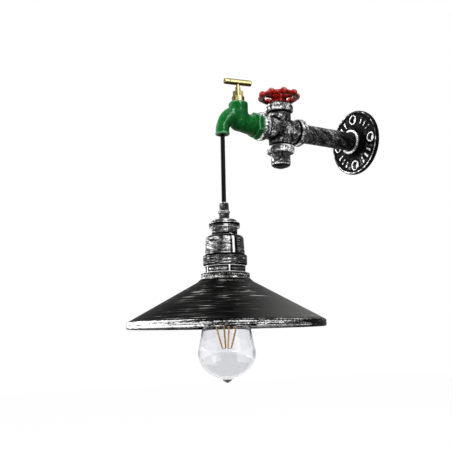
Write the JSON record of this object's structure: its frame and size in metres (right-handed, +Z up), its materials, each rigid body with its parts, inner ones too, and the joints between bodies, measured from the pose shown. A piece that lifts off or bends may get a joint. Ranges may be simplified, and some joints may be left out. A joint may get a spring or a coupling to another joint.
{
  "type": "pendant wall lamp",
  "caption": "Wall lamp of pipe fittings: a flanged pipe and a cross with a hand-wheel, a tap whose spout lets down a flex, and a lampholder with a shallow cone shade and a clear bulb.",
  "frame": {"origin": "centre of the wall flange's back face, on the pipe's axis, so the wall is the plane y = 0", "axes": "+Y points out of the flange's back into the wall and the arm runs along -Y; +Z is up, and the lamp hangs along -Z; +X is to the right for someone who faces the wall"},
  "size_m": [0.2, 0.2892, 0.3202],
  "materials": {
    "black_iron": "black, with bright worn edges",
    "cast_cross": "black, rubbed with silver on its beads",
    "rubbed_steel": "blackened and rubbed",
    "green_paint": "gloss paint on a casting",
    "red_paint": "gloss paint on a casting",
    "polished_brass": "polished",
    "bright_steel": "satin",
    "packing": "greased yarn",
    "black_plastic": "satin",
    "flex_sheath": "satin sheath",
    "cast_holder": "blackened, rubbed bright on its edges",
    "porcelain": "glazed",
    "brushed_black": "black, brushed round with silver",
    "plated_cap": "bright",
    "black_glass": "gloss",
    "clear_glass": "clear",
    "amber_filament": "coated stick"
  },
  "bodies": {
    "arm": {"wall_flange": "black_iron", "arm_pipe": "rubbed_steel", "cross_fitting": "cast_cross", "bottom_nipple": "rubbed_steel", "foot_plug": "black_plastic", "valve_bonnet": "cast_cross", "tap_body": "green_paint", "gland_nut": "polished_brass", "gland_packing": "packing", "cord_bush": "black_plastic", "arm_lead": "flex_sheath"},
    "wheel": {"hand_wheel": "red_paint", "wheel_spindle": "bright_steel", "wheel_nut": "bright_steel", "spindle_clip": "bright_steel"},
    "tap_handle": {"tap_spindle": "polished_brass", "tee_bar": "polished_brass"},
    "cord": {"pendant_cord": "flex_sheath"},
    "lamp_head": {"grip_nut": "rubbed_steel", "grip_body": "rubbed_steel", "holder_lead": "flex_sheath", "holder_cap": "cast_holder", "holder_shell": "cast_holder", "plain_ring": "cast_holder", "lock_ring": "cast_holder", "socket_core": "porcelain", "socket_shell": "polished_brass", "centre_contact": "polished_brass", "shade": "brushed_black", "clamp_ring": "cast_holder"},
    "bulb": {"bulb_cap": "plated_cap", "bulb_insulator": "black_glass", "bulb_contact": "bright_steel", "bulb_glass": "clear_glass", "bulb_stem": "clear_glass", "filaments": "amber_filament", "filament_wires": "bright_steel"}
  },
  "joints": [
    {"name": "wheel_turn", "type": "hinge", "parent": "arm", "child": "wheel", "pos_m": [0, -0.114, 0.032], "axis": [0, 0, 1], "continuous": true},
    {"name": "tap_turn", "type": "hinge", "parent": "arm", "child": "tap_handle", "pos_m": [0, -0.1686, 0.03], "axis": [0, 0, 1], "continuous": true},
    {"name": "cord_swing", "type": "hinge", "parent": "arm", "child": "cord", "pos_m": [0, -0.1892, -0.0159], "axis": [1, 0, 0], "range_deg": [-25, 25], "deforming": ["pendant_cord"]},
    {"name": "head_swing", "type": "hinge", "parent": "cord", "child": "lamp_head", "pos_m": [0, -0.1892, -0.0893], "axis": [0, 1, 0], "range_deg": [-25, 25]},
    {"name": "bulb_turn", "type": "hinge", "parent": "lamp_head", "child": "bulb", "pos_m": [0, -0.1892, -0.15], "axis": [0, 0, 1], "range_deg": [0, 1800]}
  ]
}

Exercise
Go through the listing and print each line exactly as it appears.

Result of the exercise
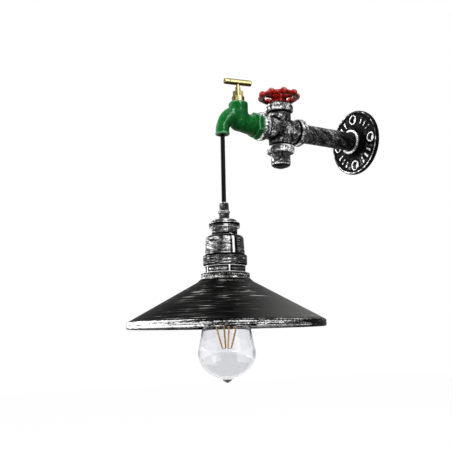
Write the JSON record of this object's structure: its frame and size in metres (right-handed, +Z up), its materials, each rigid body with its parts, inner ones too, and the joints between bodies, measured from the pose shown. A piece that lifts off or bends may get a joint. Ranges may be simplified, and some joints may be left out. A joint may get a spring or a coupling to another joint.
{
  "type": "pendant wall lamp",
  "caption": "Wall lamp of pipe fittings: a flanged pipe and a cross with a hand-wheel, a tap whose spout lets down a flex, and a lampholder with a shallow cone shade and a clear bulb.",
  "frame": {"origin": "centre of the wall flange's back face, on the pipe's axis, so the wall is the plane y = 0", "axes": "+Y points out of the flange's back into the wall and the arm runs along -Y; +Z is up, and the lamp hangs along -Z; +X is to the right for someone who faces the wall"},
  "size_m": [0.2, 0.2892, 0.3202],
  "materials": {
    "black_iron": "black, with bright worn edges",
    "cast_cross": "black, rubbed with silver on its beads",
    "rubbed_steel": "blackened and rubbed",
    "green_paint": "gloss paint on a casting",
    "red_paint": "gloss paint on a casting",
    "polished_brass": "polished",
    "bright_steel": "satin",
    "packing": "greased yarn",
    "black_plastic": "satin",
    "flex_sheath": "satin sheath",
    "cast_holder": "blackened, rubbed bright on its edges",
    "porcelain": "glazed",
    "brushed_black": "black, brushed round with silver",
    "plated_cap": "bright",
    "black_glass": "gloss",
    "clear_glass": "clear",
    "amber_filament": "coated stick"
  },
  "bodies": {
    "arm": {"wall_flange": "black_iron", "arm_pipe": "rubbed_steel", "cross_fitting": "cast_cross", "bottom_nipple": "rubbed_steel", "foot_plug": "black_plastic", "valve_bonnet": "cast_cross", "tap_body": "green_paint", "gland_nut": "polished_brass", "gland_packing": "packing", "cord_bush": "black_plastic", "arm_lead": "flex_sheath"},
    "wheel": {"hand_wheel": "red_paint", "wheel_spindle": "bright_steel", "wheel_nut": "bright_steel", "spindle_clip": "bright_steel"},
    "tap_handle": {"tap_spindle": "polished_brass", "tee_bar": "polished_brass"},
    "cord": {"pendant_cord": "flex_sheath"},
    "lamp_head": {"grip_nut": "rubbed_steel", "grip_body": "rubbed_steel", "holder_lead": "flex_sheath", "holder_cap": "cast_holder", "holder_shell": "cast_holder", "plain_ring": "cast_holder", "lock_ring": "cast_holder", "socket_core": "porcelain", "socket_shell": "polished_brass", "centre_contact": "polished_brass", "shade": "brushed_black", "clamp_ring": "cast_holder"},
    "bulb": {"bulb_cap": "plated_cap", "bulb_insulator": "black_glass", "bulb_contact": "bright_steel", "bulb_glass": "clear_glass", "bulb_stem": "clear_glass", "filaments": "amber_filament", "filament_wires": "bright_steel"}
  },
  "joints": [
    {"name": "wheel_turn", "type": "hinge", "parent": "arm", "child": "wheel", "pos_m": [0, -0.114, 0.032], "axis": [0, 0, 1], "continuous": true},
    {"name": "tap_turn", "type": "hinge", "parent": "arm", "child": "tap_handle", "pos_m": [0, -0.1686, 0.03], "axis": [0, 0, 1], "continuous": true},
    {"name": "cord_swing", "type": "hinge", "parent": "arm", "child": "cord", "pos_m": [0, -0.1892, -0.0159], "axis": [1, 0, 0], "range_deg": [-25, 25], "deforming": ["pendant_cord"]},
    {"name": "head_swing", "type": "hinge", "parent": "cord", "child": "lamp_head", "pos_m": [0, -0.1892, -0.0893], "axis": [0, 1, 0], "range_deg": [-25, 25]},
    {"name": "bulb_turn", "type": "hinge", "parent": "lamp_head", "child": "bulb", "pos_m": [0, -0.1892, -0.15], "axis": [0, 0, 1], "range_deg": [0, 1800]}
  ]
}